Yes, I went in the middle of winter to Scandavia. With all the travelling that I've done in the past few years, I've reached the conclusion that the absolute best time to visit someplace is when no one else wants to go there. Unless your idea of fun is jostling around with tons of obnoxious tourists, go when the other tourists don't want to be there. Yes, its cold, damp, and cloudy in much of Norway in the winter. Who cares? Even if I went at peak tourist season (summer), I wouldn't be going for the weather. Its not like its ever truly warm there, and if I want lots of sun, I can stay home. So I went to Norway in winter, and had a really nice time. I enjoyed the food, the scenery, and the sights. These pictures tell the tale of what I did, ate & saw for that week. They're all clickable if you're interested in seeing larger versions.
The National Gallery of Norway. A huge art museum in central Oslo, that highlights the best Norwegian artists from the past thousand years. Oh, and yes, I saw Munch's 'The Scream', and it was awesome.
One of the many bizarre sculptures in Oslo's Frogner Park.
Reindeer cakes, smashed peas, and lingonberries. Quite tasty dinner after a long day treking around Oslo.
SALG. That's Norwegian for 'sale'. A short time lapse photo taken around dusk in Oslo.
The city of Tromsø, the largest (in terms of population) city north of the Arctic Circle on earth. Yes, it snowed a lot while I was there, but that was part of the beauty of the place. I was thoroughly impressed how modern & efficient this city was. There are many cities in the US that aren't this well run in the dead of winter. Also, while there, I had dinner in a restaurant that served whale steak. This was a phenomenal experience, it was like a very briny, tender beef steak, except it was almost a purple color. Pity that whale is banned globally, and only Norway & Japan flaunt the ban. tasty tasty whale.
Views from the top of Fyellheisen, mountain just north of Tromsø. It was obscenely cold & windy up there. The thermometer at the top claimed it was -40C, and I don't doubt that. Oh but the views were amazing.
The view outside Tromsø airport about an hour before I was supposed to fly out and down to Bergen (which is in southern Norway). Those Norwegians laugh at winter. The snow was falling fast & hard, and by the time my plane pushed back, it was quite literally white out conditions. Not that that stopped them. I could feel the plane sliding all over the tarmac as it taxied towards the run way. They ran the de-icer truck on us one last time before take off, and then we slid & skidded down the run way, and up into the air. The flight was boring after takeoff.

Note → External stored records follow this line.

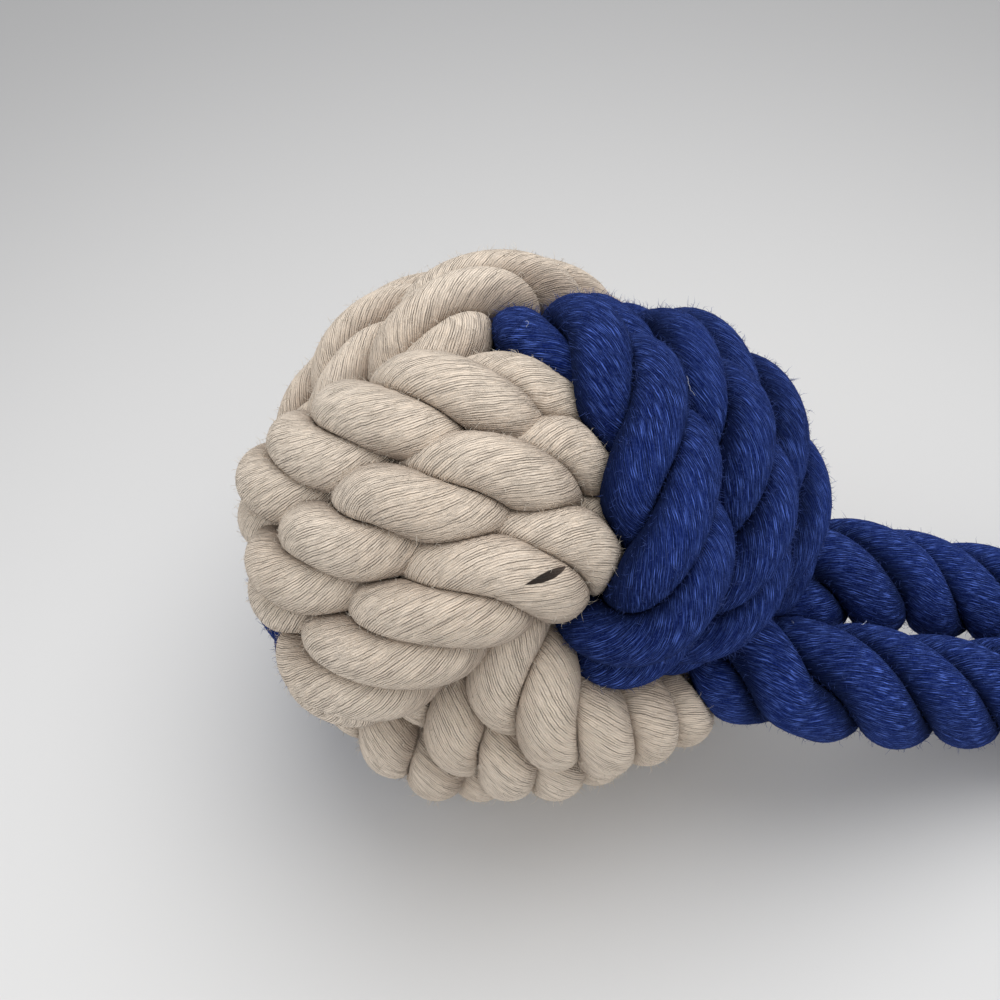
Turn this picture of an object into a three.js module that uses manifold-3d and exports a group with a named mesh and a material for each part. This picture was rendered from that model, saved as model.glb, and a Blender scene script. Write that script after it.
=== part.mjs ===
// Rope dog toy: a ball tied as a monkey's fist, with two free rope tails.
// Three bands of three turns wrap a round core. Each band passes over one neighbour and under the other.
// The tails leave the ball side by side, are bound together by three turns of rope, and end in frayed tassels.
// Millimetres, +Z up. The toy lies on the plane z = 0, and the origin is under the middle of the ball.
import * as THREE from 'three';
import { mergeVertices } from 'three/addons/utils/BufferGeometryUtils.js';
import Module from 'manifold-3d';

const wasm = await Module();
wasm.setup();

// Rope and turns of the ball
const ropeDiameter = 20; // the rope where it lies free
const woundThickness = 11.8; // across the layers of the ball, where the rope is drawn tight
const woundPitch = 12.8; // from one turn to the next where a band passes under its neighbour
const rowGap = 0.9; // left between two turns of one band
const turnsPerBand = 3;
const underSlack = 4.2; // room between the turns nearest the core and the half width of a band
const overSlack = 0.8; // room between a band and the one that it passes over
const seatGap = 0.3; // between two solids that touch
const flatDepth = 1.3; // how far the rope is pressed flat by the table

// How each band swells, fans out and lies off the middle over the face that it covers
const frontSwell = 2.2; // added to the front band's reach over its face
const topSwell = 0.8;
const blueSwell = 0.2;
const frontFacePitch = 15.3; // from one turn to the next at the middle of the face
const topFacePitch = 17.6;
const blueFacePitch = 19;
const frontShift = 3.9; // how far the front band lies off the middle of its face, towards the top axis
const topShift = -8; // the same for the top band, counted towards the right axis
const blueShift = 0.4; // the same for the blue band, counted towards the front axis
const widestRow = 14.6; // no turn is wider than this, however far its band fans out
const outerRowDrop = 0.7; // the outer turns of a band lie this much lower than its middle turn
const squareness = 7.4; // exponent of the rounded outline of a turn
const rounding = 0.47; // how strongly the corners of the ball are drawn in, 0 for not at all

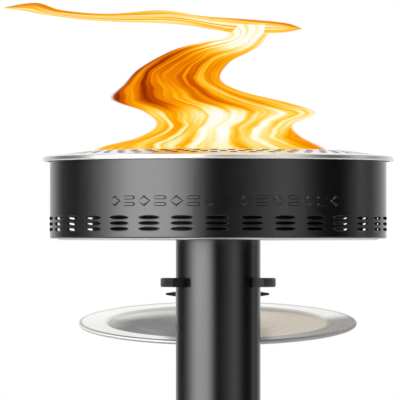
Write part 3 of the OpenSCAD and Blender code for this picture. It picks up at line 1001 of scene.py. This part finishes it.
@dataclass
class Torch:
    """Dresses the carried-over pieces with their finishes."""

    nodes: dict[str, Object]
    drum_radius: float
    lid_flange: float = 11.15 * MM
    char_reach: tuple[float, float] = (3 * MM, 1 * MM)
    coat: Material = field(default_factory=lambda: PowderCoat().make())
    # The canister cradle is coated black, partly as painted shade for the drum's inside seen through the
    # vents.
    coated: tuple[str, ...] = (
        "outer_shell", "pole_lower", "pole_middle", "pole_upper", "base_plate", "base_flange",
        "canister_cradle",
    )
    fasteners: tuple[str, ...] = (
        "pad_screws", "flange_screws", "pole_lock_screws", "head_washer", "head_bolt", "cradle_rivets",
        "bracket_screws", "knob_screw",
    )
    turned: tuple[str, ...] = ("lower_coupler", "upper_coupler", "pole_top_plug")
    moulded: tuple[str, ...] = ("fuel_cap", "snuffer_knob", "knob_washer")

    def lid_finish(self) -> SpunLid:
        """Measures the snuffer lid for its finish.

        Returns:
            The finish, centred on the lid and tilted as it hangs.
        """
        low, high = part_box("snuffer_lid")
        width, depth = high.x - low.x, high.y - low.y
        radius = width / 2
        return SpunLid((low + high) / 2, radius, radius - self.lid_flange, math.acos(min(1.0, depth / width)))

    def wick_finish(self) -> BraidedCotton:
        """Measures the wick for its finish, charred at its top."""
        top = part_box("wick")[1].z
        return BraidedCotton(*(top - reach for reach in self.char_reach))

    def build(self) -> None:
        """Dresses every carried-over piece."""
        # Near-black inner sleeve: soot, and painted shade for the drum's inside seen through the vents.
        sooty = BrushedMetal(
            "soot_and_shade_steel", (0.022, 0.020, 0.018), roughness=0.48, tint=(0.040, 0.032, 0.026)
        )
        finishes = (
            (("base_pan",), BrushedMetal("brushed_stainless", (0.74, 0.72, 0.68))),
            (("flame_ring",), FlameRingSteel(self.drum_radius)),
            (("inner_sleeve",), sooty),
            (("snuffer_lid",), self.lid_finish()),
            (self.fasteners, BrushedMetal("zinc_plate", (0.60, 0.60, 0.58), roughness=0.34)),
            (self.turned, BrushedMetal("turned_alloy", (0.74, 0.74, 0.75), Grain.TURNED)),
            (("fuel_canister", "filler_neck"), BrushedMetal("tinplate", (0.66, 0.65, 0.62), roughness=0.30)),
            (("wick_tube",), BrushedMetal("brass_tube", (0.72, 0.48, 0.20), roughness=0.28)),
            (self.moulded, Moulding("black_moulding", (0.012, 0.012, 0.013))),
            (("pole_clip",), Moulding("clip_nylon", (0.006, 0.006, 0.006), 0.42, gloss=0.34)),
            (("snuffer_bracket",), Moulding("black_bracket", (0.002, 0.002, 0.002), 0.6, gloss=0.12)),
            (("base_pads",), Moulding("pad_rubber", (0.015, 0.015, 0.015), roughness=0.7)),
            (("cap_gasket",), Moulding("red_gasket", (0.20, 0.03, 0.02), roughness=0.6)),
            (("wick",), self.wick_finish()),
        )
        dress(self.nodes, self.coated, self.coat)
        for names, finish in finishes:
            dress(self.nodes, names, finish.make())


def main() -> None:
    """Loads the frame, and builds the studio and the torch."""
    logging.basicConfig(level=logging.INFO, format="%(message)s")
    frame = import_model()
    drum_low, drum_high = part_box("outer_shell")
    drum_radius = (drum_high.x - drum_low.x) / 2
    Studio().build(drum_low.z)
    torch = Torch(frame["nodes"], drum_radius)
    torch.build()
    DrumDetails(drum_radius, drum_low.z, torch.coat).build()
    Flame(Vector((0.0, 0.0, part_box("flame_ring")[1].z))).build()


if __name__ == "__main__":
    main()
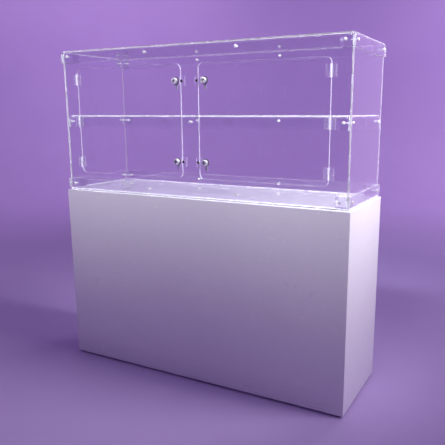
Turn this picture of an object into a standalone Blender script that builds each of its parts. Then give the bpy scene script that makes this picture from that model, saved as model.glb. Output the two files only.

A few shots from Bergen. Really pretty, historic city, but jebus the weather was miserable. You think Norway in winter means lots of cold snow, but all it did in Bergen was rain. Rain rain rain, and more rain, plus lots of wind (it destroyed my umbrella). The lesson to be learned, is don't go to coastal southern Norway in the winter, unless you enjoy being cold & wet. That last picture is the central train station.

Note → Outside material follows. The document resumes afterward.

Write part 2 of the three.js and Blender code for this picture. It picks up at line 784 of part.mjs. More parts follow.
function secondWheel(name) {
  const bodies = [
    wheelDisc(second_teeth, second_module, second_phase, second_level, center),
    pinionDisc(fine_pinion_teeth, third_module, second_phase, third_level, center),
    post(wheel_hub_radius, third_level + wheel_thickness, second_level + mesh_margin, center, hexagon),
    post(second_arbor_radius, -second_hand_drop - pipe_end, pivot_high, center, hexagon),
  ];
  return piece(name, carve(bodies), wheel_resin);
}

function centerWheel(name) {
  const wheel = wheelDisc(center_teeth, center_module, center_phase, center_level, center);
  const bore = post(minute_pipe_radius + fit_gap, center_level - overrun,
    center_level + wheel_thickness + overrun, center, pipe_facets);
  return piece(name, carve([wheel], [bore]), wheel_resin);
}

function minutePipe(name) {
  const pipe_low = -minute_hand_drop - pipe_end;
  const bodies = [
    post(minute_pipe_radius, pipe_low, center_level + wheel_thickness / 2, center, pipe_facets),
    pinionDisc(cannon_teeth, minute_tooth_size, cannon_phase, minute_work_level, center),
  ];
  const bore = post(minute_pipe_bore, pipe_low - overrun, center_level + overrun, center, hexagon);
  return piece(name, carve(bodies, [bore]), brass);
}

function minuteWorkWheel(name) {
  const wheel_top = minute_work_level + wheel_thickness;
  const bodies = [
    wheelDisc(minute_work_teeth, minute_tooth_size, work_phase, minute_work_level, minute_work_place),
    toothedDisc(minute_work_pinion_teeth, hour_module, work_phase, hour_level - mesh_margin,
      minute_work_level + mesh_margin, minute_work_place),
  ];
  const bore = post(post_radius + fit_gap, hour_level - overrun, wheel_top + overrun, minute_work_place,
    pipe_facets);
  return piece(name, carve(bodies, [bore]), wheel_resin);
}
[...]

Views taken from the train going from Bergen (back to) Oslo along the Bergen Line. Some of the shots are a bit fuzzy or poorly lit, as I was sitting in a moving train, with rain, fog & icky yellow sodium/flourescent lighting, but it was an amazing trip. The highest point on this rail line is the town of Finse, which is the area where George Lucas filmed all of the scenes in the Empire Strikes Back that took place on "Hoth". I've never seen so much snow in one place before. It was quite literally about 20ft deep on the rooves of many buildings. Oh and the front engine of the train had a huge snow plow bolted on.

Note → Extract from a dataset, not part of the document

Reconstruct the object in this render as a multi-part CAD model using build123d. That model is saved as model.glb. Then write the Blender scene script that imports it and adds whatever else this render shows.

The Viking Ship Museum. I loved this museum. It had real, excavated Viking ships and artifacts, presented in a gorgeous austere building. I got the impression that this place was super packed in the summer, but when I was there, it was me, and maybe ten others.
From the Norsk Folk Museumm. This was one of the few places that I went in Norway that really was a PITA in winter. Much of this museum was historic buildings and farm houses transplanted from other parts of Norway. Unfortunately, they made zero effort to shovel or salt the walkways, so it was full of horrible wet sheets of ice everywhere. I lost track of the number of people that I saw slipping & falling. Thankfully I managed not to hurt myself, but it was still not pleasant. The buildings themselves were quite nice, and the exhibits in the actual museum building were really well done.
Akershus Fortress, in Oslo. A huge walled compound, dating back to the 17th century, now used as Norway's military headquarters (basically their version of the Pentagon). Many huge, imposing stone buildings. Unfortunately, they did a poor job with maps and signage, which made it a bit frustrating trying to find my way around.
This is what Oslo's subway/trains look like. Note the wet floor, as people bring tons of snow gear on & off. I'm talking skiis, sleds, boots, shovels, it was almost comical the crazy stuff people were taking with them. Oh, and HELSFYR!